- [WHAT IS NEEDED]:
Transcribe only the lines of the listing below from the one holding "sphere(r = ball_r + lift);" through the one holding "cad_parts[node].hide_render = cad_parts[node].hide_viewport", inclusive, without any change.

- [RAW DATA]:
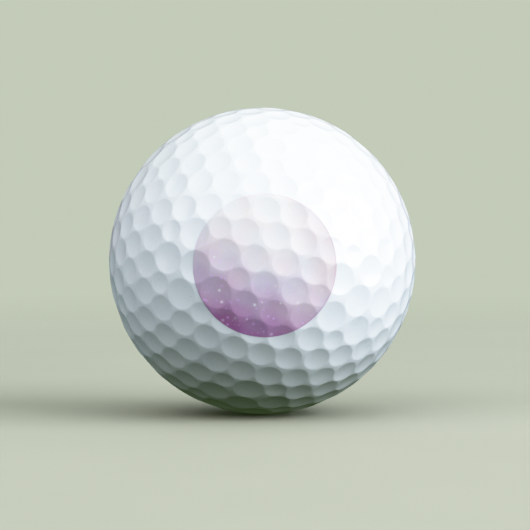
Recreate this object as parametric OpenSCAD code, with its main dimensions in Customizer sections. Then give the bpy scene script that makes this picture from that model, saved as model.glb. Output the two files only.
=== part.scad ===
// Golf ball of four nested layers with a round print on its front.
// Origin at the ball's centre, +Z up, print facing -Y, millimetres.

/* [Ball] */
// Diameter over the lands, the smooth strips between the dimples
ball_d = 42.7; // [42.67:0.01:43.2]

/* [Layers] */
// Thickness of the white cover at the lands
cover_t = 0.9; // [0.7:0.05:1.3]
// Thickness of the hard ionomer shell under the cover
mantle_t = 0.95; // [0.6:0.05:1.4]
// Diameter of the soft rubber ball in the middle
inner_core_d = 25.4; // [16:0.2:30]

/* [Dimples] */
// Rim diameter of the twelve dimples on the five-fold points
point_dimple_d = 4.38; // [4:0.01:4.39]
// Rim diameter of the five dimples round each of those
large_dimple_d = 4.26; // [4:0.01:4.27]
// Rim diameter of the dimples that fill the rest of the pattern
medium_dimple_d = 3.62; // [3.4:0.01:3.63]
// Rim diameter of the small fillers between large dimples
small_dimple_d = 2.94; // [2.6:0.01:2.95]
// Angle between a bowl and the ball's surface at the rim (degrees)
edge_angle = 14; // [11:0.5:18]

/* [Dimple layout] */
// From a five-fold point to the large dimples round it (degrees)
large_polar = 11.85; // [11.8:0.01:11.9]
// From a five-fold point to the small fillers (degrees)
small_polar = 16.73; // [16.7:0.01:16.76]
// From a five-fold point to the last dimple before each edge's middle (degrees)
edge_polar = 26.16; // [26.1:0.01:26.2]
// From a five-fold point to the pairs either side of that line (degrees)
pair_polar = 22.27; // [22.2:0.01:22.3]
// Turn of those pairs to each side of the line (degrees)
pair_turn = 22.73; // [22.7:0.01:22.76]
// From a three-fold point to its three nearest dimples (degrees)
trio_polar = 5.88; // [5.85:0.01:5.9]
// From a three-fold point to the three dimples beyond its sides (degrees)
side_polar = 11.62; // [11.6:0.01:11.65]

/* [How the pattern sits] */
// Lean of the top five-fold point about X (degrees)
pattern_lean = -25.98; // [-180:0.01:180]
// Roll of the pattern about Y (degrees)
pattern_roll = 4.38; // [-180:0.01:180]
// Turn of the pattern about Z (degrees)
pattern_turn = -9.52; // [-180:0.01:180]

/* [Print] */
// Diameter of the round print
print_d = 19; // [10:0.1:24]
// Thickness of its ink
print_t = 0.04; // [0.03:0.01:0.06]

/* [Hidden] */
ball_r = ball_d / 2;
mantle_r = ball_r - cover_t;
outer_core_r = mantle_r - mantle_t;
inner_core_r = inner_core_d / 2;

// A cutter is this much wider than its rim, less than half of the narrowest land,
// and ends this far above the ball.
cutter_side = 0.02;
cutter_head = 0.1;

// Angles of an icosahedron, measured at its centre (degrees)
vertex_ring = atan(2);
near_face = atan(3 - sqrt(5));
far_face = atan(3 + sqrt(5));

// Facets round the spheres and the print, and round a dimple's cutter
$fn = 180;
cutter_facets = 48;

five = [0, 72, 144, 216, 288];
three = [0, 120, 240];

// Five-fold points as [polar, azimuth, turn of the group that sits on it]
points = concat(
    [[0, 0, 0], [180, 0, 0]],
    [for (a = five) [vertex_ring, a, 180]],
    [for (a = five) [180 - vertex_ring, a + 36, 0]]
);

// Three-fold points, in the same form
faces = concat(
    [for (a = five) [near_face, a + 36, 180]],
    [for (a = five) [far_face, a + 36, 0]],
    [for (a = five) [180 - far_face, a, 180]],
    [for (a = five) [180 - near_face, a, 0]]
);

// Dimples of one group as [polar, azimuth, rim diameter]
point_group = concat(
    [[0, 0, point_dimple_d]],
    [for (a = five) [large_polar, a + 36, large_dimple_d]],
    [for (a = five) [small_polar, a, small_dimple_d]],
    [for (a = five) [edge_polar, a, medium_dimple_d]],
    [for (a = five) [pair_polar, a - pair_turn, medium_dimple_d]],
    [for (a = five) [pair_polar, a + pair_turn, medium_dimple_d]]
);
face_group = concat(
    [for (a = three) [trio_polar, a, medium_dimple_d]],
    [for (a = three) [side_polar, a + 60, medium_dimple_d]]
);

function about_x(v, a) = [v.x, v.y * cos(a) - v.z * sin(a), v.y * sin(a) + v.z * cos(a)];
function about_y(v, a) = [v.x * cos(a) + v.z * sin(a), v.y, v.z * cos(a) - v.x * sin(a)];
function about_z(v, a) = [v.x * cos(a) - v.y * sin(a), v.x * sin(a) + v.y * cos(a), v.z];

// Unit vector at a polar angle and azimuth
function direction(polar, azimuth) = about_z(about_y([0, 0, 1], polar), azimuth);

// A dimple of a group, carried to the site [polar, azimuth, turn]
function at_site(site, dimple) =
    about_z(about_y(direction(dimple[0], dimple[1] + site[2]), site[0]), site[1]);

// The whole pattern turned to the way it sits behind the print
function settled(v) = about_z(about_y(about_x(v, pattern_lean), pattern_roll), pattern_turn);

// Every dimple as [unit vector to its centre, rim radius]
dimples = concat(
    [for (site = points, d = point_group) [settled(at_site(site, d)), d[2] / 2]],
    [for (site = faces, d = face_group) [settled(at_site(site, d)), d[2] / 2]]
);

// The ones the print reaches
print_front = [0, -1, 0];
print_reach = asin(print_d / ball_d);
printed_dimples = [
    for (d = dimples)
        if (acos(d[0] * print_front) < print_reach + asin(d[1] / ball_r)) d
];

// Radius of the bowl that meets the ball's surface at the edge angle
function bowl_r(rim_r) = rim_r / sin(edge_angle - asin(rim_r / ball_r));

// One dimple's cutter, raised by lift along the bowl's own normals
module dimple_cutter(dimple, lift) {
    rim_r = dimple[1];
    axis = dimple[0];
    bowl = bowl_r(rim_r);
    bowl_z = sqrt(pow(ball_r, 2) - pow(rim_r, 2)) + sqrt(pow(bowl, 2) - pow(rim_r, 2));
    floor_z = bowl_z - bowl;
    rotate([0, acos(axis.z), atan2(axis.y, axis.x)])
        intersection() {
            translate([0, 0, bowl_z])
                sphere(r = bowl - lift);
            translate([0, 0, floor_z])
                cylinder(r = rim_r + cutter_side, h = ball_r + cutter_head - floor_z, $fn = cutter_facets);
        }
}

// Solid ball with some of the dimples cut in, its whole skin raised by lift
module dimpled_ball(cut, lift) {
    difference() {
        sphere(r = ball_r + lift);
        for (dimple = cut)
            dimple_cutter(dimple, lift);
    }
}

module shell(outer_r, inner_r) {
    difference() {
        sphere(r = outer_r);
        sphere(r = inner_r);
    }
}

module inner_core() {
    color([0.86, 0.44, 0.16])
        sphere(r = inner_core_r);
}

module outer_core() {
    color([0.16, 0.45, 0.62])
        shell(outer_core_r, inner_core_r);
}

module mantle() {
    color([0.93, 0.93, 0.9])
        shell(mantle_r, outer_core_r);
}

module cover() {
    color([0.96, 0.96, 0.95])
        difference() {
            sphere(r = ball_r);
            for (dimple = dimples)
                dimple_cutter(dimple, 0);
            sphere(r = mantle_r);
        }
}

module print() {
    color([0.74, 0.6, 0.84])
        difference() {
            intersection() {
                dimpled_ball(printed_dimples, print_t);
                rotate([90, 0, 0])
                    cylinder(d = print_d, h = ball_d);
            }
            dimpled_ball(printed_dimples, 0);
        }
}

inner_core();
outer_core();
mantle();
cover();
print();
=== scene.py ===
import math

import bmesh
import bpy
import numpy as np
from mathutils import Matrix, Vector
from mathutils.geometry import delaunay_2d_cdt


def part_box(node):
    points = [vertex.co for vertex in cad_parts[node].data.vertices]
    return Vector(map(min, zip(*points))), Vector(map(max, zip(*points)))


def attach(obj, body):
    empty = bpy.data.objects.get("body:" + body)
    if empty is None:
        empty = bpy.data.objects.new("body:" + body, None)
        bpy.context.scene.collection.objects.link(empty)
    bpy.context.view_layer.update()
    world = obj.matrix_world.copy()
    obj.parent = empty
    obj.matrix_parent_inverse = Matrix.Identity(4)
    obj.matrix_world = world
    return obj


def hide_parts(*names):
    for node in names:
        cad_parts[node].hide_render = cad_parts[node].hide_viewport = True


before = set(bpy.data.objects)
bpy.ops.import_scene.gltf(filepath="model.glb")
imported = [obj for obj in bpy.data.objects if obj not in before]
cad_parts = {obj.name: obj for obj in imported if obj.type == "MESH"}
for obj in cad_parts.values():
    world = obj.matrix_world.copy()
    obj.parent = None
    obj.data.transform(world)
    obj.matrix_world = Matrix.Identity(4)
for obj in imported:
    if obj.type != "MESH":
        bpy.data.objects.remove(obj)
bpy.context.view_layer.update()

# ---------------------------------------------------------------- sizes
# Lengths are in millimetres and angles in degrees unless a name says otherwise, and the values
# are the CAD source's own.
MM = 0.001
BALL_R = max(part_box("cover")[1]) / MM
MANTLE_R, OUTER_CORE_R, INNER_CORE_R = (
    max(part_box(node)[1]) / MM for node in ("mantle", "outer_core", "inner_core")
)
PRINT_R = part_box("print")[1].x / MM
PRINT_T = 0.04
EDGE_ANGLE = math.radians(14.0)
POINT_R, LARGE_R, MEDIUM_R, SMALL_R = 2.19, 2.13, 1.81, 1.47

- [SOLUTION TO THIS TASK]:
        sphere(r = ball_r + lift);
        for (dimple = cut)
            dimple_cutter(dimple, lift);
    }
}

module shell(outer_r, inner_r) {
    difference() {
        sphere(r = outer_r);
        sphere(r = inner_r);
    }
}

module inner_core() {
    color([0.86, 0.44, 0.16])
        sphere(r = inner_core_r);
}

module outer_core() {
    color([0.16, 0.45, 0.62])
        shell(outer_core_r, inner_core_r);
}

module mantle() {
    color([0.93, 0.93, 0.9])
        shell(mantle_r, outer_core_r);
}

module cover() {
    color([0.96, 0.96, 0.95])
        difference() {
            sphere(r = ball_r);
            for (dimple = dimples)
                dimple_cutter(dimple, 0);
            sphere(r = mantle_r);
        }
}

module print() {
    color([0.74, 0.6, 0.84])
        difference() {
            intersection() {
                dimpled_ball(printed_dimples, print_t);
                rotate([90, 0, 0])
                    cylinder(d = print_d, h = ball_d);
            }
            dimpled_ball(printed_dimples, 0);
        }
}

inner_core();
outer_core();
mantle();
cover();
print();
=== scene.py ===
import math

import bmesh
import bpy
import numpy as np
from mathutils import Matrix, Vector
from mathutils.geometry import delaunay_2d_cdt


def part_box(node):
    points = [vertex.co for vertex in cad_parts[node].data.vertices]
    return Vector(map(min, zip(*points))), Vector(map(max, zip(*points)))


def attach(obj, body):
    empty = bpy.data.objects.get("body:" + body)
    if empty is None:
        empty = bpy.data.objects.new("body:" + body, None)
        bpy.context.scene.collection.objects.link(empty)
    bpy.context.view_layer.update()
    world = obj.matrix_world.copy()
    obj.parent = empty
    obj.matrix_parent_inverse = Matrix.Identity(4)
    obj.matrix_world = world
    return obj


def hide_parts(*names):
    for node in names:
        cad_parts[node].hide_render = cad_parts[node].hide_viewport = True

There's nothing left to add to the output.